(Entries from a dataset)
+ + + + + + +
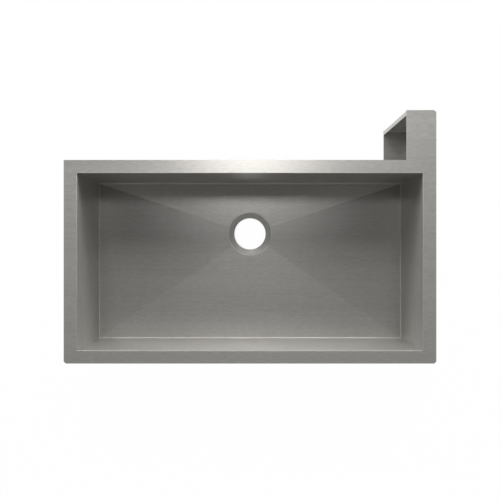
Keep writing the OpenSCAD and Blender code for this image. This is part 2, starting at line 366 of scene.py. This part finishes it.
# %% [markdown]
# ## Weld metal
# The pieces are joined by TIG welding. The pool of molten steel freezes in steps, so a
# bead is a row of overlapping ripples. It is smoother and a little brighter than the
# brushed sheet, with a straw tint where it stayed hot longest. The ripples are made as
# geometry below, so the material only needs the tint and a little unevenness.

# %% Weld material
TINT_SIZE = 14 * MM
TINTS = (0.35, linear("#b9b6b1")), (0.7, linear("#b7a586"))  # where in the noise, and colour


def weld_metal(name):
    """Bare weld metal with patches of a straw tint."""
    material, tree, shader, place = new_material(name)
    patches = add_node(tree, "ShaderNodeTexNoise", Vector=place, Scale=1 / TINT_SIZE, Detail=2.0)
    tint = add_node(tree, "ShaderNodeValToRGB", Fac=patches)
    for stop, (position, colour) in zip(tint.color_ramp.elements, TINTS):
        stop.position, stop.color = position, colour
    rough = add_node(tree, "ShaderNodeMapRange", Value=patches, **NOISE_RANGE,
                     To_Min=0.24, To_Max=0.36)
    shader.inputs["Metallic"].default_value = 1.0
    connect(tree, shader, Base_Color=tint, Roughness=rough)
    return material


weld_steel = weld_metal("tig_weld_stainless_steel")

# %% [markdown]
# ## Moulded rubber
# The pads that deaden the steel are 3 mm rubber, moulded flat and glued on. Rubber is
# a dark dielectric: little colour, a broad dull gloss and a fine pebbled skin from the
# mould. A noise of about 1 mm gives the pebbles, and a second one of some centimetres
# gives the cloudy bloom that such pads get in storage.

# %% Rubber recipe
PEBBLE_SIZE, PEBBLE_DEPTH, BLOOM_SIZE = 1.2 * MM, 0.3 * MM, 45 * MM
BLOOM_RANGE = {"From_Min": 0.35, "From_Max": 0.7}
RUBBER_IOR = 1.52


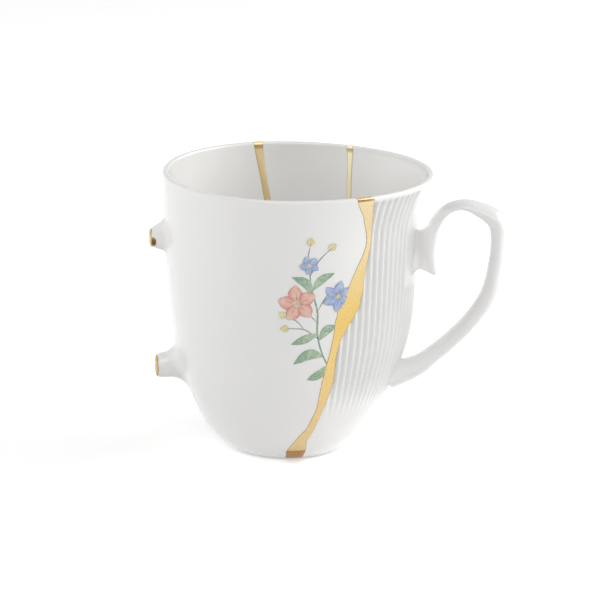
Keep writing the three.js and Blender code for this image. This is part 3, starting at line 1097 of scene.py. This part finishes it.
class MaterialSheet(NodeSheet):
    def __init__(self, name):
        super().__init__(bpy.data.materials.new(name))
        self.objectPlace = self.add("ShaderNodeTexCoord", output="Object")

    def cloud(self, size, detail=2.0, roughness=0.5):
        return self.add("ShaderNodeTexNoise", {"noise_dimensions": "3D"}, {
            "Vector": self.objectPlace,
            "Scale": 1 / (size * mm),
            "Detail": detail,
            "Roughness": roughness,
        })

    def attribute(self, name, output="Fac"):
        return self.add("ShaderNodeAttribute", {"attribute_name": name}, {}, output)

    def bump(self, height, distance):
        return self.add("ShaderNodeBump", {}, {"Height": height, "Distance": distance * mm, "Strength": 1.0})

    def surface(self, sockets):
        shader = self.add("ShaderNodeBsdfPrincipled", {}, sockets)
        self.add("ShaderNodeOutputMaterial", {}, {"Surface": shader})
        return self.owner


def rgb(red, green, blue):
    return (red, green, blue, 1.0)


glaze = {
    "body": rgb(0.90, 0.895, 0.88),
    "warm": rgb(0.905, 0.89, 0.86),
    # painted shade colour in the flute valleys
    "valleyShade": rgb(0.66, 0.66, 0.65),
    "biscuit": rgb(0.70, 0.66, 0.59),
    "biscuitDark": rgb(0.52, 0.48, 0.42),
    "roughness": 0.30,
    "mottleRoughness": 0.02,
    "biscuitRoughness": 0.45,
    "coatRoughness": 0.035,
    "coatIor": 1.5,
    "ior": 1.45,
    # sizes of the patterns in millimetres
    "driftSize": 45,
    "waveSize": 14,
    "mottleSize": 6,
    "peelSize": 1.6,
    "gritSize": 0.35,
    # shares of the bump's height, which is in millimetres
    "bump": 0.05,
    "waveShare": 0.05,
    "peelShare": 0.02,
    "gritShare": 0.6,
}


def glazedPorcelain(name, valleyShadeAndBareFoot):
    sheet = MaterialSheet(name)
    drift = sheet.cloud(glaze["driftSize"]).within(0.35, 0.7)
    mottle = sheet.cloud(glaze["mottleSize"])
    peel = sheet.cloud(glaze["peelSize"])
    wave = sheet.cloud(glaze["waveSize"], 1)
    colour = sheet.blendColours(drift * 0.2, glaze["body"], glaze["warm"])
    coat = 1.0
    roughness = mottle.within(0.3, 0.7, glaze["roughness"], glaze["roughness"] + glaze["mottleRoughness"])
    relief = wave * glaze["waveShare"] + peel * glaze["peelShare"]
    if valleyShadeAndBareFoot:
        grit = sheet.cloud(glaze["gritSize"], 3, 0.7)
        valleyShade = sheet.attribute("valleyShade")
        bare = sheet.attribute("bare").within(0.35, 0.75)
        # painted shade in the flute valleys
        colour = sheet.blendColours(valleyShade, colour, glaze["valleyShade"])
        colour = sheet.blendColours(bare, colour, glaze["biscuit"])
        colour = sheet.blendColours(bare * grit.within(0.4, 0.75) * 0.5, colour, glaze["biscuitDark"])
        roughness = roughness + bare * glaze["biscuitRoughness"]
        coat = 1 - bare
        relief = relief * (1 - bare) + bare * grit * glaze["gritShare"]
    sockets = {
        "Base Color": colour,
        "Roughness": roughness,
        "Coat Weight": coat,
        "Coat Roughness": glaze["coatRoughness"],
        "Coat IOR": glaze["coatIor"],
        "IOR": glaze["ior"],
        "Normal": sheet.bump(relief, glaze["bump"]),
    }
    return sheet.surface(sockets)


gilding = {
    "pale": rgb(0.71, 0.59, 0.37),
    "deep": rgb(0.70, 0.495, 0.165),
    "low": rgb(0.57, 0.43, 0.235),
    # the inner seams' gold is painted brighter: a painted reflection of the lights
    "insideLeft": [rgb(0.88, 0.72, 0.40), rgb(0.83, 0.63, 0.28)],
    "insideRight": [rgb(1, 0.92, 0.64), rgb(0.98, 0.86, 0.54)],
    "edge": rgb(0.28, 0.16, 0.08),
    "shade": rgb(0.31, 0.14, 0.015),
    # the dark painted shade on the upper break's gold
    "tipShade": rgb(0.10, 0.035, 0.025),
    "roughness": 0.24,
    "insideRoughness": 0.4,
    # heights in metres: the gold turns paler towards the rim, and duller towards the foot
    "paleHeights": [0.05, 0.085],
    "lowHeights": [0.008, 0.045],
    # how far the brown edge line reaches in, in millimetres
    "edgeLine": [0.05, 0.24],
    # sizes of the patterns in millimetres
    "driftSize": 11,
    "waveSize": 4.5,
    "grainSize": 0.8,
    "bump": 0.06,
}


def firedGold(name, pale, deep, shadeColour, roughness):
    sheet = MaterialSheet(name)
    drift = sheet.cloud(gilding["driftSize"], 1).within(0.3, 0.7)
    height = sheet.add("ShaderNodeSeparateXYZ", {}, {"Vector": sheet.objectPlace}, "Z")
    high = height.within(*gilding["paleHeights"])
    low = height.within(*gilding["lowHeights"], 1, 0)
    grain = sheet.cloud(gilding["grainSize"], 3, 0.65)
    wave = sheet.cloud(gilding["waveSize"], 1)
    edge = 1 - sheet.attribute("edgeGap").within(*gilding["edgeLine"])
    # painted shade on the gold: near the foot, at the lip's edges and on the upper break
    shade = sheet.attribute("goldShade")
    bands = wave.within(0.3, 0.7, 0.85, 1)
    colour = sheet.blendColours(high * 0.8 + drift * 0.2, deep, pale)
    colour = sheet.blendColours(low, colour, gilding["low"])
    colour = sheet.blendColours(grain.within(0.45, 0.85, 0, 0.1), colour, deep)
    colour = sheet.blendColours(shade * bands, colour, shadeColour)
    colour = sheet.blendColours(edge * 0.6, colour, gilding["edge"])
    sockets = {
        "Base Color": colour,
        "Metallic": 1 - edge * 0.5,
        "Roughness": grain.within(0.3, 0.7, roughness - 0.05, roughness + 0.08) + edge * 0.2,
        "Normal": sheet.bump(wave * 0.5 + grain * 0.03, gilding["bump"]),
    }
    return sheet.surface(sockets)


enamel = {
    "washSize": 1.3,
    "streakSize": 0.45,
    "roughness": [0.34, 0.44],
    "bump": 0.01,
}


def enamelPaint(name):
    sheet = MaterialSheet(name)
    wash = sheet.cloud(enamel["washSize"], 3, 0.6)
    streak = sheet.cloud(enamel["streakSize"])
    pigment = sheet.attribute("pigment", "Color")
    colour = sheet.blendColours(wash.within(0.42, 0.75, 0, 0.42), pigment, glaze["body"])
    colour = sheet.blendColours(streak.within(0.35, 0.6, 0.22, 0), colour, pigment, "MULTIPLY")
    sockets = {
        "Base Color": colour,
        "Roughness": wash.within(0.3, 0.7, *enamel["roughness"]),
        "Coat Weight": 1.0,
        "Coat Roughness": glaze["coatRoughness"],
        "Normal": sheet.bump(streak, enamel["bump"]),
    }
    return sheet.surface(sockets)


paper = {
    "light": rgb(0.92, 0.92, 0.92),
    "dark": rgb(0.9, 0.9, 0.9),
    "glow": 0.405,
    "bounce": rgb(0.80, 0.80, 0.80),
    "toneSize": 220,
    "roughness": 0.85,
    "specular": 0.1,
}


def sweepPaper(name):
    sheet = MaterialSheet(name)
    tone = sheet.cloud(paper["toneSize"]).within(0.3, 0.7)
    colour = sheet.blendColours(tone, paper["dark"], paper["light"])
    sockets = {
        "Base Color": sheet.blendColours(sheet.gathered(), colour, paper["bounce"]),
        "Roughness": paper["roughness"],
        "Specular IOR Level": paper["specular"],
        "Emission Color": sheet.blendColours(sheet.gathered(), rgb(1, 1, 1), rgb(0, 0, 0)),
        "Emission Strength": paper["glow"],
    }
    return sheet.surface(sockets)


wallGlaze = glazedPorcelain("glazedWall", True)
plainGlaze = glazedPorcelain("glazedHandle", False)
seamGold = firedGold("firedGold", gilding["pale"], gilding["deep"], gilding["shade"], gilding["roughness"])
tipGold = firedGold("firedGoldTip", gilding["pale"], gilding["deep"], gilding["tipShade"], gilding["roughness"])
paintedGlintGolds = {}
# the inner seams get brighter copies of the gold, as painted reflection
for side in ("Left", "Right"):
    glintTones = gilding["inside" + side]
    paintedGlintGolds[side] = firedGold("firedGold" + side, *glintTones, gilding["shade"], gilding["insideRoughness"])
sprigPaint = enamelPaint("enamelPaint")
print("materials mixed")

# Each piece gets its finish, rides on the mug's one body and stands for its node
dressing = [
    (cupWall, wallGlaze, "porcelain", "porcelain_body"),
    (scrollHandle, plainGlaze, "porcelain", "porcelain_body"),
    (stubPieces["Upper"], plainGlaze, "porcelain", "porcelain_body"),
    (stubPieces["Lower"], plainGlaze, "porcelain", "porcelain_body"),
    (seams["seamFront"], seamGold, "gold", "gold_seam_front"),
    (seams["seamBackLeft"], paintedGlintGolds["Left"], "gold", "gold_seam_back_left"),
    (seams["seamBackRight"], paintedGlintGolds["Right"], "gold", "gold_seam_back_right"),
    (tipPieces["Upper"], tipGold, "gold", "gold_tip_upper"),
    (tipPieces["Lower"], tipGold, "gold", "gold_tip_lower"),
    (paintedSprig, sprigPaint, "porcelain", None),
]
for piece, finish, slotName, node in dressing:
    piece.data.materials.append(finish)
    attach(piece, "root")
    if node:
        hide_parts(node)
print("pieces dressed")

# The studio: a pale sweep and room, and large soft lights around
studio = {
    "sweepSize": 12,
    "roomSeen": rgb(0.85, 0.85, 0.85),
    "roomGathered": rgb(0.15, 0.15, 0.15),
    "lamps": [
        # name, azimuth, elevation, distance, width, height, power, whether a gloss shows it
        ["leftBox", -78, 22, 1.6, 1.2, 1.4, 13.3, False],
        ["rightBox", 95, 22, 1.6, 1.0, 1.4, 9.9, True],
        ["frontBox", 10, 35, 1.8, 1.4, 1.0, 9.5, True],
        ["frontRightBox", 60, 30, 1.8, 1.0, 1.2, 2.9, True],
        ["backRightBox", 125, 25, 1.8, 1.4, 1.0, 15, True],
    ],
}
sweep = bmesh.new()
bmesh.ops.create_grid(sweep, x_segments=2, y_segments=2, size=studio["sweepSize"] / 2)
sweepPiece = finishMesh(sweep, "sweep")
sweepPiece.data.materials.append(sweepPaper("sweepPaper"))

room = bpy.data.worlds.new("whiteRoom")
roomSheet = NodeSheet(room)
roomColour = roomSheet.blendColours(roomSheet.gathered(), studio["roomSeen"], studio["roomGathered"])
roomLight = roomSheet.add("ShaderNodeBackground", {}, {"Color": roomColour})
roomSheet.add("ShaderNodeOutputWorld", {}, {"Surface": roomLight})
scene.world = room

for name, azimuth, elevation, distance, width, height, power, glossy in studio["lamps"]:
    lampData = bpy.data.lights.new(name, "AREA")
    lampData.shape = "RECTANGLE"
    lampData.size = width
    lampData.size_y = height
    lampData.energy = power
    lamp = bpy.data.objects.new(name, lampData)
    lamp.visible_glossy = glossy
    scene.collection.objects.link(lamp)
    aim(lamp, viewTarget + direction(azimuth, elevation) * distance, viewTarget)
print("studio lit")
+ + + + + + +
From the first line of the data through the line with "noise, and colour", quote each line exactly and add nothing else.

▸ Correct response
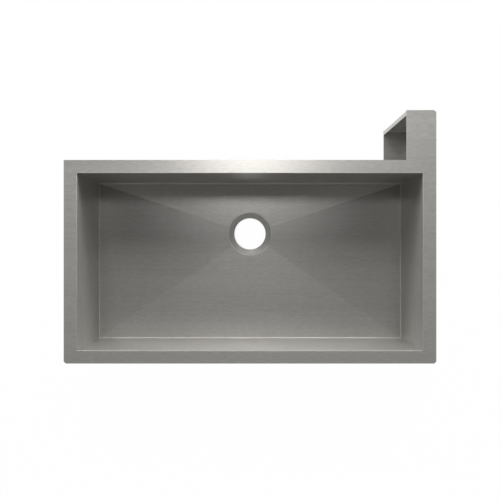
Keep writing the OpenSCAD and Blender code for this image. This is part 2, starting at line 366 of scene.py. This part finishes it.
# %% [markdown]
# ## Weld metal
# The pieces are joined by TIG welding. The pool of molten steel freezes in steps, so a
# bead is a row of overlapping ripples. It is smoother and a little brighter than the
# brushed sheet, with a straw tint where it stayed hot longest. The ripples are made as
# geometry below, so the material only needs the tint and a little unevenness.

# %% Weld material
TINT_SIZE = 14 * MM
TINTS = (0.35, linear("#b9b6b1")), (0.7, linear("#b7a586"))  # where in the noise, and colour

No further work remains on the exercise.